An R library for using and managing vector data, organized around geospatial data frames.

Shapefile

A vector data file format. There are many reasons to no longer use Shapefile.

Space-filling curve

An algorithm that translates two- or n- dimensional data into one-dimensional data. In practice, this is used as part of spatial indexes to group vector geometries nearby within a file according to their two-dimensional location.

Read more at Wikipedia.

Spatial index

A data structure used for searching through spatial data more efficiently.

For further reading: A dive into spatial search algorithms.

Tagged Image File Format (TIFF)

A file format for image and raster data that supports lossless compression.

Vector data

A type of geospatial data to represent points, lines, and polygons.

Web Mercator

A coordinate reference system often used with tiled data for web maps.

Well-Known Binary (WKB)

A binary encoding for vector geometries that many systems can read and write. For example, GeoParquet uses WKB in its definition of the geometry column.

WKT (Geometry encoding)

A text encoding for vector geometries that many systems can read and write. WKT tends to be larger in size and slower to read and write than WKB, so only use WKT if you need to store geometries in a text file, such as a CSV.

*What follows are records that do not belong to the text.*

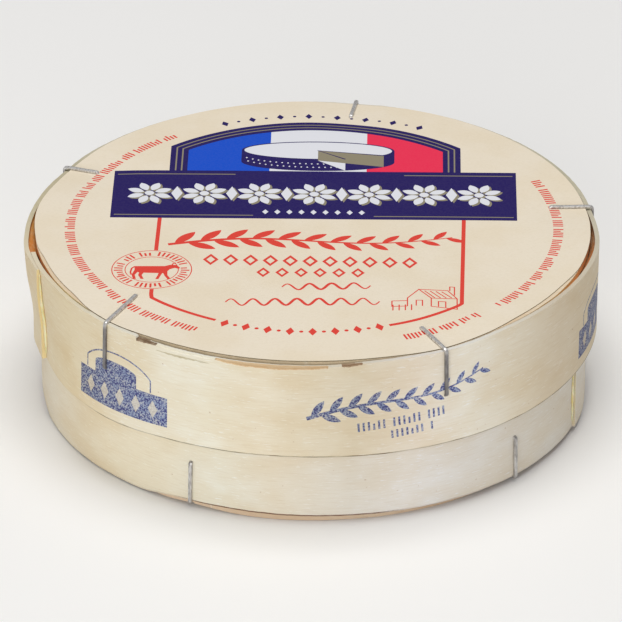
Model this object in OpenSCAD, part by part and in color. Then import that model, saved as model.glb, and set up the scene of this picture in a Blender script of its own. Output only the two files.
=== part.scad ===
// A shut round camembert box of thin wood veneer.
// Millimetres, +Z up, front towards -Y, origin at the centre of the underside.

/* [Lid] */
// Diameter of the lid's top disc, and of the label on it
lid_d = 110; // [90:1:140]
// Thickness of the lid's top disc
lid_disc_t = 1.5; // [1.2:0.1:2.5]
// Thickness of the paper label
label_t = 0.2; // [0.1:0.05:0.4]
// Height of the lid's hoop
lid_hoop_h = 19.8; // [14:0.1:24]
// How far the label stands above the hoop's top edge
lid_proud = 0.8; // [0.4:0.1:1.2]

/* [Base] */
// Height from the ground to the label
box_h = 36.2; // [32:0.1:60]
// How much smaller the base's radius is than the lid disc's
base_inset = 0.8; // [0.5:0.1:3]
// How far the base is from round: half the difference of its two widths
base_oval = 0.7; // [0:0.1:0.9]
// Thickness of the bottom disc
bottom_t = 1.5; // [1.4:0.1:2.5]
// How far the bottom disc stands out below the base's hoop
bottom_proud = 1.2; // [0.8:0.1:1.4]

/* [Veneer strips] */
// Thickness of the strips that make the hoops
veneer_t = 0.9; // [0.6:0.1:1.2]
// Angle over which the lid hoop's two ends overlap
lap_span = 7.5; // [4:0.5:12]

/* [Staples] */
// Width of the staple wire
wire_w = 0.8; // [0.5:0.1:1.2]
// Thickness of the staple wire
wire_t = 0.6; // [0.4:0.05:0.6]
// Length of a staple's leg down or up the side
side_leg = 9.6; // [5:0.1:12]
// Length of a base staple's leg under the bottom
under_leg = 9; // [5:0.5:14]
// Length of the points that are driven into the wood
point_l = 0.8; // [0.4:0.1:0.9]

/* [Hidden] */
$fn = 180;

// Clearance between fitted pieces
fit = 0.05;
// Clearance between the lid disc's edge and the inside of its hoop at a tight staple
rim_fit = 0.1;
// Staples in each ring, the angle between two, and where each ring starts
staples = 5;
staple_step = 360 / staples;
lid_staple_a0 = 8.8;
base_staple_a0 = 27.7;
// Length of each lid staple's leg on the label, and how far that leg is turned askew
top_leg = [8.8, 8, 7.6, 12.4, 10];
top_skew = [-4, 0, 5, 17, 2];
// Angles of the glued ends: the lid hoop's outer end and the base hoop's outer end
lid_lap_a = 198;
base_lap_a = 339.7;
// Angle over which an outer end rises over the inner one, and the base's step there
lap_rise = 20;
base_lap_step = 0.5;
// Width, in degrees, of a glue bead, and how far it stands out
glue_span = 1.3;
glue_t = 0.55;

// How slack the lid's hoop is at each staple, counting from lid_staple_a0
rim_slack = [0.1, 0.1, 0.1, 0, 0];
// How far its upper edge bows out halfway to the next staple
rim_bow = [0.2, 0.2, 0.8, 0.25, 1.0];
// The gap round the base below each staple, and its change halfway to the next
foot_gap = [1.4, 1.5, 0.4, 2.3, 1.1];
foot_bow = [0, 0, -0.9, -0.3, -0.5];
// Direction in which the base is widest
base_oval_a = 325;

// Sizes that follow from the ones above
disc_r = lid_d / 2;
base_r = disc_r - base_inset;
bottom_r = base_r - base_oval - fit;
disc_top = box_h - label_t;
disc_bottom = disc_top - lid_disc_t;
hoop_top = box_h - lid_proud;
hoop_bottom = hoop_top - lid_hoop_h;
steps = 126;

// ---- Shape of the hoops ----

function ease(t) = (1 - cos(180 * min(max(t, 0), 1))) / 2;
function polar(r, a, z) = [r * cos(a), r * sin(a), z];
function turns_past(a) = (((a - lid_staple_a0) % 360 + 360) % 360) / staple_step;
// A value that goes evenly from staple to staple and bows between them
function around(at, bow, a) =
    let (q = turns_past(a), k = floor(q) % staples, t = q - floor(q), next = (k + 1) % staples)
    at[k] + (at[next] - at[k]) * ease(t) + bow[k] * pow(sin(180 * t), 2);
function rim_in(a) = disc_r + rim_fit + around(rim_slack, rim_bow, a);
function base_wall(a) = base_r + base_oval * cos(2 * (a - base_oval_a));
function foot_in(a) = base_wall(a) + around(foot_gap, foot_bow, a);
function lid_face(a, z) =
    let (f = (z - hoop_bottom) / lid_hoop_h)
    foot_in(a) + (rim_in(a) - foot_in(a)) * f + veneer_t;
function base_face(a) =
    let (past = ((a - base_lap_a) % 360 + 360) % 360)
    base_wall(a) + base_lap_step * (1 - ease(past / lap_rise));

// A bar with a four-cornered section, through a list of sections
module bar(sections) {
    n = len(sections);
    points = [for (s = sections) each s];
    sides = [for (i = [0:n - 2], j = [0:3])
        let (a = 4 * i + j, b = 4 * i + (j + 1) % 4)
        each [[a, b, b + 4], [a, b + 4, a + 4]]];
    ends = [[3, 2, 1], [3, 1, 0], [4 * n - 4, 4 * n - 3, 4 * n - 2], [4 * n - 4, 4 * n - 2, 4 * n - 1]];
    polyhedron(points = points, faces = concat(sides, ends));
}

// ---- Staples ----
// A staple is made with its corner at the origin, x outwards. With room above 0, only its
// points are made, that much larger all round: the holes that they go into.

// Tilt of the lid hoop's face at an angle, positive where the foot is further in
function face_tilt(a) = atan2(rim_in(a) - foot_in(a), lid_hoop_h);

// The leg that lies flat, its point turned down
module flat_leg(l, room) {
    if (room == 0) translate([-l, -wire_w / 2, 0]) cube([l, wire_w, wire_t]);
    translate([-l - room, -wire_w / 2 - room, -point_l - room])
        cube([wire_t + 2 * room, wire_w + 2 * room, point_l + wire_t]);
}

// The leg down the side, its point turned in, with the rounded corner above it
module side_part(tilt, room) {
    if (room == 0) intersection() {
        rotate([90, 0, 0]) cylinder(r = wire_t, h = wire_w, center = true, $fn = 32);
        translate([0, -wire_w, -2 * wire_t]) cube([2 * wire_t, 2 * wire_w, 4 * wire_t]);
    }
    rotate([0, tilt, 0]) {
        if (room == 0) translate([0, -wire_w / 2, -side_leg]) cube([wire_t, wire_w, side_leg]);
        translate([-point_l - room, -wire_w / 2 - room, -side_leg - room])
            cube([point_l + wire_t, wire_w + 2 * room, wire_t + 2 * room]);
    }
}

module lid_wire(k, room = 0) {
    a = lid_staple_a0 + k * staple_step;
    rotate(a) translate([lid_face(a, box_h) + fit, 0, box_h]) {
        rotate(top_skew[k]) flat_leg(top_leg[k], room);
        side_part(face_tilt(a), room);
    }
}

module base_wire(k, room = 0) {
    a = base_staple_a0 + k * staple_step;
    rotate(a) translate([base_face(a) + fit, 0, wire_t]) mirror([0, 0, 1]) {
        flat_leg(under_leg, room);
        side_part(0, room);
    }
}

module lid_holes() {
    for (k = [0:staples - 1]) lid_wire(k, fit);
}

module base_holes() {
    for (k = [0:staples - 1]) base_wire(k, fit);
}

// ---- Base ----

// The base with its contents, shut in: one solid out to the outer face of its hoop
module base_body() {
    color([0.86, 0.81, 0.71])
    difference() {
        translate([0, 0, bottom_proud]) linear_extrude(disc_bottom - bottom_proud)
            polygon([for (i = [0:steps])
                let (a = base_lap_a + 360 * i / steps, r = i < steps ? base_face(a) : base_wall(a))
                [r * cos(a), r * sin(a)]]);
        translate([0, 0, -1]) cylinder(r = bottom_r + fit, h = bottom_t + 1);
        base_holes();
    }
}

module bottom_disc() {
    color([0.80, 0.68, 0.58])
    difference() {
        cylinder(r = bottom_r, h = bottom_t);
        base_holes();
        for (k = [0:staples - 1])
            let (a = base_staple_a0 + k * staple_step)
            rotate(a) translate([base_face(a) - under_leg, -wire_w / 2 - fit, -1])
                cube([under_leg, wire_w + 2 * fit, wire_t + 1 + fit]);
    }
}

module base_staple(k) {
    color([0.58, 0.57, 0.58]) base_wire(k);
}

// A bead of glue in the step where the base hoop's outer end lies over the inner one
module base_glue() {
    z0 = bottom_proud + 1.5;
    z1 = hoop_bottom - 1;
    a1 = base_lap_a - 0.1;
    a0 = a1 - glue_span;
    r = base_face(a0) + fit;
    color([0.85, 0.68, 0.35])
    bar([for (z = [z0, z1])
        [polar(r, a0, z), polar(r, a1, z), polar(r + glue_t, a1, z), polar(r + glue_t / 3, a0, z)]]);
}

// ---- Lid ----

module lid_disc() {
    color([0.84, 0.79, 0.70])
    difference() {
        translate([0, 0, disc_bottom]) cylinder(r = disc_r, h = lid_disc_t);
        lid_holes();
    }
}

module label() {
    color([0.90, 0.87, 0.80])
    difference() {
        translate([0, 0, disc_top]) cylinder(r = disc_r, h = label_t);
        lid_holes();
    }
}

// One strip of veneer, wound once round and lapped over its own inner end
module lid_hoop() {
    color([0.87, 0.82, 0.72])
    difference() {
        bar([for (i = [0:steps])
            let (u = (360 + lap_span) * i / steps,
                 a = lid_lap_a - lap_span + u,
                 lift = (veneer_t + fit) * ease((u - 360 + lap_rise) / lap_rise),
                 foot = foot_in(a) + lift,
                 rim = rim_in(a) + lift)
            [polar(foot, a, hoop_bottom), polar(foot + veneer_t, a, hoop_bottom),
             polar(rim + veneer_t, a, hoop_top), polar(rim, a, hoop_top)]]);
        lid_holes();
    }
}

module lid_staple(k) {
    color([0.58, 0.57, 0.58]) lid_wire(k);
}

// A bead of glue in the step where the lid hoop's outer end lies over the inner one
module lid_glue() {
    z0 = hoop_bottom + 2;
    z1 = hoop_top - 0.6;
    a0 = lid_lap_a + 0.1;
    a1 = a0 + glue_span;
    color([0.85, 0.72, 0.40])
    bar([for (z = [z0, z1])
        let (r0 = lid_face(a0, z) + fit, r1 = lid_face(a1, z) + fit)
        [polar(r0, a0, z), polar(r1, a1, z), polar(r1 + glue_t / 3, a1, z), polar(r0 + glue_t, a0, z)]]);
}

base_body();
bottom_disc();
lid_hoop();
lid_disc();
label();
lid_glue();
base_glue();
lid_staple(0);  // lid_staple_1
lid_staple(1);  // lid_staple_2
lid_staple(2);  // lid_staple_3
lid_staple(3);  // lid_staple_4
lid_staple(4);  // lid_staple_5
base_staple(0);  // base_staple_1
base_staple(1);  // base_staple_2
base_staple(2);  // base_staple_3
base_staple(3);  // base_staple_4
base_staple(4);  // base_staple_5
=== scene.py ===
"""Looks of a shut round camembert box: bare veneer hoops and discs, a printed paper label,
wire staples and dried glue. Lengths inside the functions are in millimetres; meshes are in metres."""
import random
from math import acos, atan2, ceil, cos, degrees, exp, hypot, pi, radians, sin, sqrt

import bpy
import numpy as np
from mathutils import Euler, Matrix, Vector, noise
from mathutils.geometry import delaunay_2d_cdt


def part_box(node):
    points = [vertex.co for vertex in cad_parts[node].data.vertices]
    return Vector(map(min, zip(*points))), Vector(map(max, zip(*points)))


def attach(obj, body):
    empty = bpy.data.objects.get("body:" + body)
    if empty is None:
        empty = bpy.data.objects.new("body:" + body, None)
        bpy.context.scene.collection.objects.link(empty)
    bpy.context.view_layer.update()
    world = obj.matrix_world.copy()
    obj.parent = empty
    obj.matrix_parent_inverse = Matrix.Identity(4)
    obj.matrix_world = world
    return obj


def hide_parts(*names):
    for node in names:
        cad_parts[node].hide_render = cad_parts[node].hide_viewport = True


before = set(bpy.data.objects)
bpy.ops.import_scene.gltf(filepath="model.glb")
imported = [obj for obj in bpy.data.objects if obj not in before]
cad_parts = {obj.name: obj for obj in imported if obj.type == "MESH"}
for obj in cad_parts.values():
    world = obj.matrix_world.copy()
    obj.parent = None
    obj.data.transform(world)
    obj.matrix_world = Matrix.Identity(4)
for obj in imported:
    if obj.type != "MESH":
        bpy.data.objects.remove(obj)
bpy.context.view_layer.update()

# ---- Sizes, from the frame ----

MM = 0.001


def box_mm(node):
    low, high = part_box(node)
    return low / MM, high / MM


label_low, label_high = box_mm("label")
hoop_low, hoop_high = box_mm("lid_hoop")
base_low, base_high = box_mm("base_body")
foot_high = box_mm("bottom_disc")[1]
wire_high = box_mm("lid_staple_2")[1]

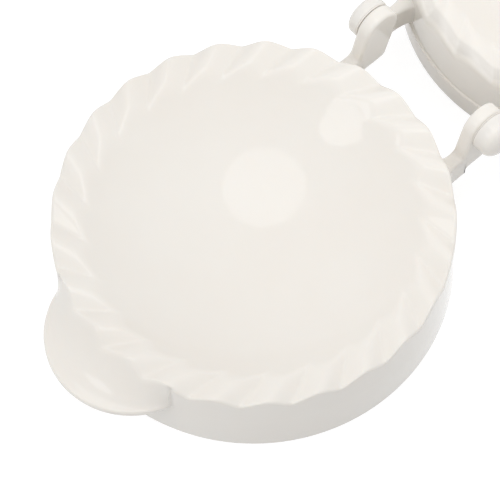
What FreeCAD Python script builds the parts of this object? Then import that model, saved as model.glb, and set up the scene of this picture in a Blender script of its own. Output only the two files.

Note that this is different than WKT (Projection definition).

WKT (Projection definition)

An encoding to store coordinate reference system information.

There have been multiple versions of WKT; it is suggested to use WKT2 whenever possible.

Zarr

A chunked, compressed file format for multi-dimensional raster data.

ZIP Archive

A type of archive format that is used to group together existing files. It can also be used to apply external compression onto existing files.

ZSTD

A very efficient lossless compression codec. ZSTD tends to give a very good compression ratio at very good performance, but may not be available everywhere. Check that your expected programs have access to ZSTD before using this on your data.